Lopez’s last fight, already his eighth at Madison Square Garden, ended with a controversial and disappointing decision over a crafty but light-hitting European contender, Sandor Martin. As Teofimo now explains it, he fought with a broken left hand, which was surgically repaired weeks later. What’s remembered, however, came moments after the decision was announced, when, fully aware that the cameras were rolling, he turned to his father and asked:

“Do I still got it?”

It was a remarkable admission from a fighter. But six months later, and back at the Garden, the question remains unanswered. What’s more, there’s another question: How to define “it”? Does it refer to that mutually exploitive thread tethering Teofimo to his audience? Or was he talking about actual boxing?
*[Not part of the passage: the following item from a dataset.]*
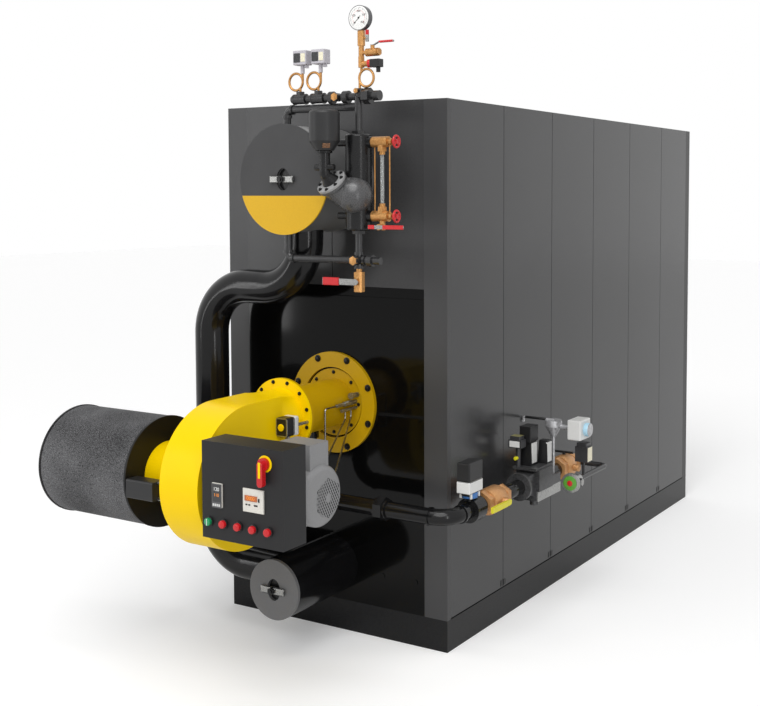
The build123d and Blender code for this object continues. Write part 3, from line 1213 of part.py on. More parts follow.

His career is like a bullet train. You don’t know if he wants to pull the cord and jump off. Or blow it all up. On paper, Taylor should win. He has deeper experience, more natural size and, despite not having fought in 16 months, more stability in both his personal life and his training regimen.

But that’s mere logic, typically absent from the Lopez narrative. Could I also see Teofimo uncoiling a power shot, a thing of terrible beauty that changes the fight?

Sure.

Whatever goes down Saturday night, though, pray that neither fighter’s prediction comes to pass. And pray for the kid who so wanted to please, and now lives behind his famous fighter’s mask. Teofimo could still lose by winning, or even win by losing. But the only true victory will have to be earned entirely on his own. By himself. Over himself.